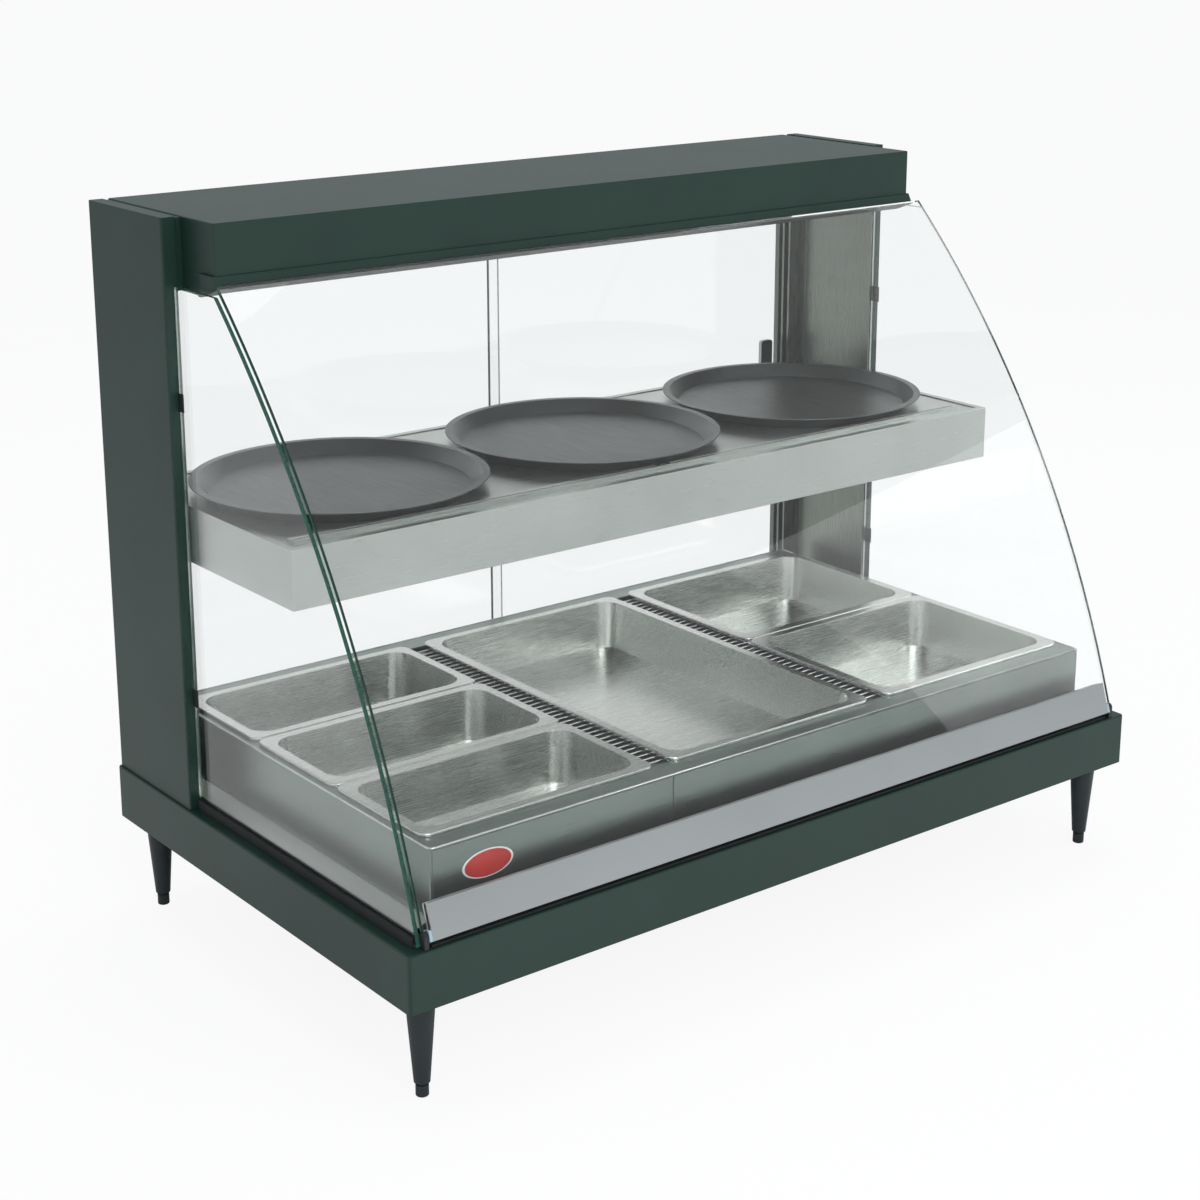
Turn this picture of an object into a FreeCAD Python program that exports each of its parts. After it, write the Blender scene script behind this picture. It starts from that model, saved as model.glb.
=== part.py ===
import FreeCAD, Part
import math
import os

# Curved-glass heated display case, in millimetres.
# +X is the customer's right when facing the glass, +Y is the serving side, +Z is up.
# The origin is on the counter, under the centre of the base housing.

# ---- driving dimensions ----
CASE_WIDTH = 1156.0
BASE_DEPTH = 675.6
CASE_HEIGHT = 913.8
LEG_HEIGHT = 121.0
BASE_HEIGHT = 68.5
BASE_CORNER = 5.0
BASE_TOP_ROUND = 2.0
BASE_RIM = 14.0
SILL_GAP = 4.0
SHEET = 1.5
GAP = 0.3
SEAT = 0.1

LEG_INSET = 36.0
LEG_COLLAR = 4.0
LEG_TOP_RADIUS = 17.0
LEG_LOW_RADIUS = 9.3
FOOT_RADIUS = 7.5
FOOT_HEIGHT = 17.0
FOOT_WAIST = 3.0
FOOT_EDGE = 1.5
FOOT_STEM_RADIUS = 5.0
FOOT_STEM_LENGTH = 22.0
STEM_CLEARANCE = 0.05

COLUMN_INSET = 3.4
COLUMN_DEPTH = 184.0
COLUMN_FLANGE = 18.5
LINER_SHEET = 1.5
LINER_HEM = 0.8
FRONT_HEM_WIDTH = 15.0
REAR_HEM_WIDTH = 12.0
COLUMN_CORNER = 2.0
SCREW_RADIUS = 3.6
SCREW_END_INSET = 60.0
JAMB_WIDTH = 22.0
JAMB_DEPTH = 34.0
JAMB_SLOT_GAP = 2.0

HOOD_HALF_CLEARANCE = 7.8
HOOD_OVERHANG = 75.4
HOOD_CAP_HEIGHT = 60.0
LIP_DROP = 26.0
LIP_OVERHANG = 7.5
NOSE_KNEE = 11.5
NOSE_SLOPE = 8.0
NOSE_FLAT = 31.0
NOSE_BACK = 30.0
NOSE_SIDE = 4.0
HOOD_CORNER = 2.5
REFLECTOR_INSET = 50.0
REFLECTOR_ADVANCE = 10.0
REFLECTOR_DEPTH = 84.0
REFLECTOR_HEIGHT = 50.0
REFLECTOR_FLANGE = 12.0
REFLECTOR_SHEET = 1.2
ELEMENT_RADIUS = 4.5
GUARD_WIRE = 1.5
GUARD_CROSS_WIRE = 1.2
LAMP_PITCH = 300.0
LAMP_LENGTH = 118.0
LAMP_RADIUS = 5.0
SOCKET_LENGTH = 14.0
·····
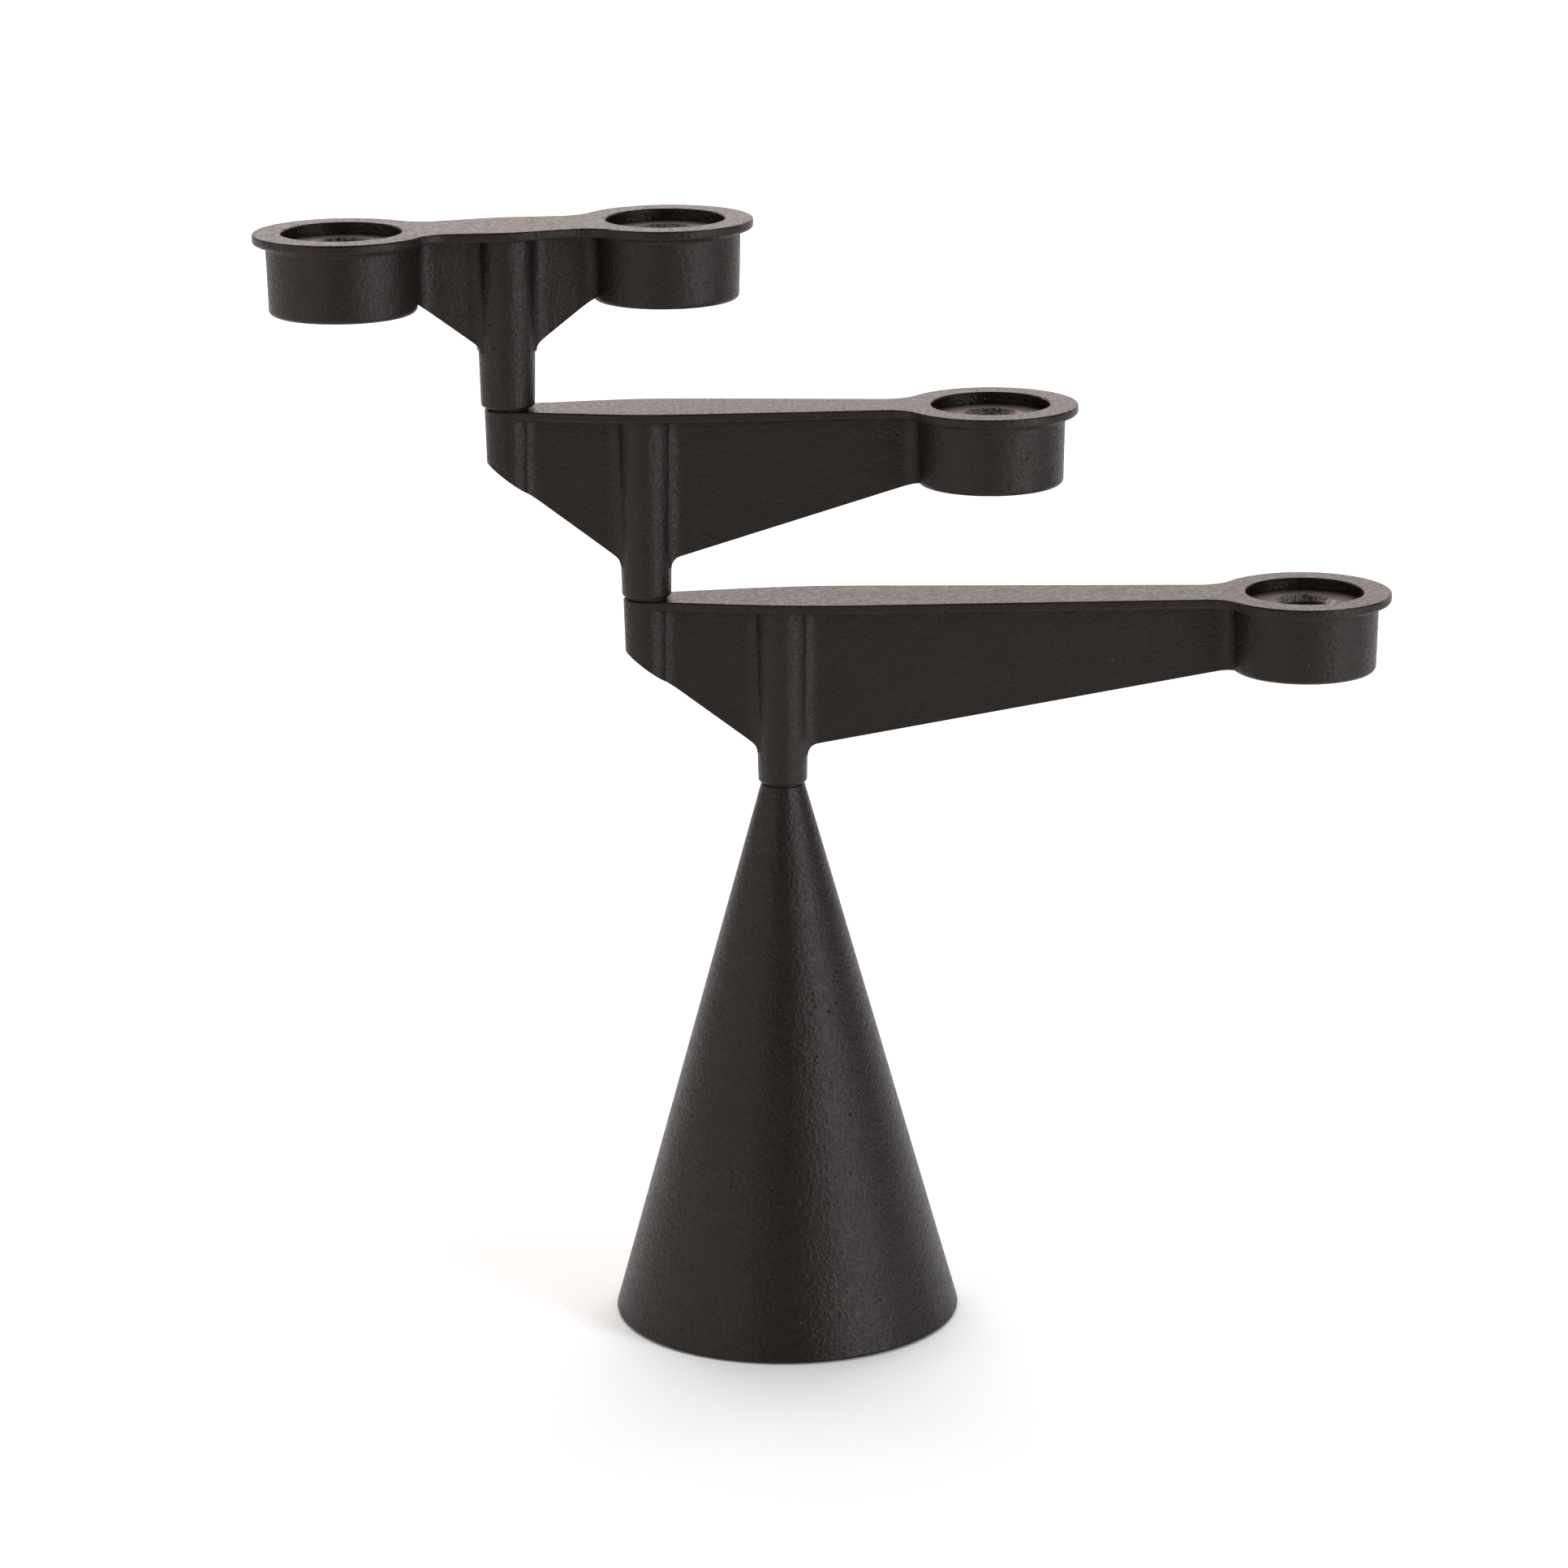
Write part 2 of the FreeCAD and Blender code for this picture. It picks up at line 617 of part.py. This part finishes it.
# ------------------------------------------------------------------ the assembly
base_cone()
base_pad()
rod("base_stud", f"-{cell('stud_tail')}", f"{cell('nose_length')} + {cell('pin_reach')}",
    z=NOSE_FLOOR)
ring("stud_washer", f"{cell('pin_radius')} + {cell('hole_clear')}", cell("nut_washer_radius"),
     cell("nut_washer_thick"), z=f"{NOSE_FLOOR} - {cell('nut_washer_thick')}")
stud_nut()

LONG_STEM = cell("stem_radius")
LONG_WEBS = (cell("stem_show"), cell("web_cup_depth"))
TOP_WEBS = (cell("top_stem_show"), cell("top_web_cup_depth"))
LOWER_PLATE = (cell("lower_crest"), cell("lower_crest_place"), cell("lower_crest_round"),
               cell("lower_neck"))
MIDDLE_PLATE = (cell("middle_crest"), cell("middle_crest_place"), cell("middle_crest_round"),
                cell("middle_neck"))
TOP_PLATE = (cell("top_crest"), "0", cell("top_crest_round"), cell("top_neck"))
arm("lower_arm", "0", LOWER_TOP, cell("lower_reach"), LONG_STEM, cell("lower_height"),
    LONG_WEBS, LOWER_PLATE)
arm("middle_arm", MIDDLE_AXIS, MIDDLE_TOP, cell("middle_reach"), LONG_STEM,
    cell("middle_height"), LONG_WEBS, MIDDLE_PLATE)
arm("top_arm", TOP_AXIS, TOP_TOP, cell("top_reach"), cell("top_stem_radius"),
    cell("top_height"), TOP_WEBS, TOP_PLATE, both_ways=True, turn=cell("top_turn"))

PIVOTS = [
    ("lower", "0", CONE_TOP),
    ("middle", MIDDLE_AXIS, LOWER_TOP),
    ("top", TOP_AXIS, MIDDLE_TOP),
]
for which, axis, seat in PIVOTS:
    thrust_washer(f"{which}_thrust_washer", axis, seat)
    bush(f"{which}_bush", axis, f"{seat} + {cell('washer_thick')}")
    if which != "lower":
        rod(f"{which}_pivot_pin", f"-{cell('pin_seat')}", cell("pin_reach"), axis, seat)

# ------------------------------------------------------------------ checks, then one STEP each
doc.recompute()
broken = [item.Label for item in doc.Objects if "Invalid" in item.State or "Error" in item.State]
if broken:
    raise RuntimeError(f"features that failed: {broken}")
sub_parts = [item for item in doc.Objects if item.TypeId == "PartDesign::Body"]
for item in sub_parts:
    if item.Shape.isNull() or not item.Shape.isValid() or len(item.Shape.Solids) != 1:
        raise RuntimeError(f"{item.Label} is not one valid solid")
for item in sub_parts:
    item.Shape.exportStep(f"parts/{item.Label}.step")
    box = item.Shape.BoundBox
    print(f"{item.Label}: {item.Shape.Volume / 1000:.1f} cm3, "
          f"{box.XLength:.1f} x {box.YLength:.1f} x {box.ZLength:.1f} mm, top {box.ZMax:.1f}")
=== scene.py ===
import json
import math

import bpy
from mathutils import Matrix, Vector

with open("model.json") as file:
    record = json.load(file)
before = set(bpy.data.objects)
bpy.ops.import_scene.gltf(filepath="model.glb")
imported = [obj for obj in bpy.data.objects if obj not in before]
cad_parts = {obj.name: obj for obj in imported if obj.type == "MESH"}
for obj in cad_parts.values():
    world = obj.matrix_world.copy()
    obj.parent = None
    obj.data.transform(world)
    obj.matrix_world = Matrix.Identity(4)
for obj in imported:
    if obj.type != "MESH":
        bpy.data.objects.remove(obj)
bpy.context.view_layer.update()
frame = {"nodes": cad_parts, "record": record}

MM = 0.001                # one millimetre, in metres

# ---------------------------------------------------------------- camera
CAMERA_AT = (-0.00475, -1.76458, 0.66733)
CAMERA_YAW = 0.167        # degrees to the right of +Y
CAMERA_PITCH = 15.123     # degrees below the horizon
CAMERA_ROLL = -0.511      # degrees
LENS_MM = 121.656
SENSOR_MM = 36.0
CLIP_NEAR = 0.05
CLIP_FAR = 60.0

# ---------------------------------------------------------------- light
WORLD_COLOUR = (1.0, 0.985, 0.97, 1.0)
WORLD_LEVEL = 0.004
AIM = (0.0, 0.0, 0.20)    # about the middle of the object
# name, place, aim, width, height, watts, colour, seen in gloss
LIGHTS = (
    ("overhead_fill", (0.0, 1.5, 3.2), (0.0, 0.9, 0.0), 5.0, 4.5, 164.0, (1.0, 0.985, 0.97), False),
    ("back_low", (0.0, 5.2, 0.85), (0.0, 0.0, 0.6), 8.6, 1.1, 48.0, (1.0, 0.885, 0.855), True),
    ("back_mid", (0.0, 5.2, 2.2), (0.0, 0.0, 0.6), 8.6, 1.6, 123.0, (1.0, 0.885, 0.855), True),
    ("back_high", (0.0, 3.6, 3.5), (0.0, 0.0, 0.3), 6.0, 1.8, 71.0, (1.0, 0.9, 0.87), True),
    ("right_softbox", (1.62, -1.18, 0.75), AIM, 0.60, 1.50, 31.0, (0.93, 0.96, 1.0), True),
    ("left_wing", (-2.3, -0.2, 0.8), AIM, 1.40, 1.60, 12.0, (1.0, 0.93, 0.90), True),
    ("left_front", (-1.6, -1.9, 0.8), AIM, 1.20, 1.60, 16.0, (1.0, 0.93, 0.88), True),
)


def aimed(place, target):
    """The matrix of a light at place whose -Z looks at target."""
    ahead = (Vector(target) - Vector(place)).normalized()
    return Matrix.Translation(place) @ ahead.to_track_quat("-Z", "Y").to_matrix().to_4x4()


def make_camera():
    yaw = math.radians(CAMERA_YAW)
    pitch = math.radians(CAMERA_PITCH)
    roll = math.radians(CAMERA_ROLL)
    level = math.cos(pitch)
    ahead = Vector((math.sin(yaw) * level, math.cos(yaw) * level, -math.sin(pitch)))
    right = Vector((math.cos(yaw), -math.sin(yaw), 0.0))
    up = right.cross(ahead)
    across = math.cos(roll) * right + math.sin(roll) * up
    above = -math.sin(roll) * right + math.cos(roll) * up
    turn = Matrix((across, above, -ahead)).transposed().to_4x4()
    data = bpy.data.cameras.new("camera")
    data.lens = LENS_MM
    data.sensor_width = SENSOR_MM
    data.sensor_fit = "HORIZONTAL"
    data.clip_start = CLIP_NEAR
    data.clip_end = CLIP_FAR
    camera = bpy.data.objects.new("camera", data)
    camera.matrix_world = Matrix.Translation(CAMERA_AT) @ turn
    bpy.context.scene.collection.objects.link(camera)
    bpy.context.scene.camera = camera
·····
**Written problem**
In the listing above, locate the line containing "one STEP each" and the line containing "millimetre, in metres", then transcribe both and every line between them verbatim.

**Full answer**
# ------------------------------------------------------------------ checks, then one STEP each
doc.recompute()
broken = [item.Label for item in doc.Objects if "Invalid" in item.State or "Error" in item.State]
if broken:
    raise RuntimeError(f"features that failed: {broken}")
sub_parts = [item for item in doc.Objects if item.TypeId == "PartDesign::Body"]
for item in sub_parts:
    if item.Shape.isNull() or not item.Shape.isValid() or len(item.Shape.Solids) != 1:
        raise RuntimeError(f"{item.Label} is not one valid solid")
for item in sub_parts:
    item.Shape.exportStep(f"parts/{item.Label}.step")
    box = item.Shape.BoundBox
    print(f"{item.Label}: {item.Shape.Volume / 1000:.1f} cm3, "
          f"{box.XLength:.1f} x {box.YLength:.1f} x {box.ZLength:.1f} mm, top {box.ZMax:.1f}")
=== scene.py ===
import json
import math

import bpy
from mathutils import Matrix, Vector

with open("model.json") as file:
    record = json.load(file)
before = set(bpy.data.objects)
bpy.ops.import_scene.gltf(filepath="model.glb")
imported = [obj for obj in bpy.data.objects if obj not in before]
cad_parts = {obj.name: obj for obj in imported if obj.type == "MESH"}
for obj in cad_parts.values():
    world = obj.matrix_world.copy()
    obj.parent = None
    obj.data.transform(world)
    obj.matrix_world = Matrix.Identity(4)
for obj in imported:
    if obj.type != "MESH":
        bpy.data.objects.remove(obj)
bpy.context.view_layer.update()
frame = {"nodes": cad_parts, "record": record}

MM = 0.001                # one millimetre, in metres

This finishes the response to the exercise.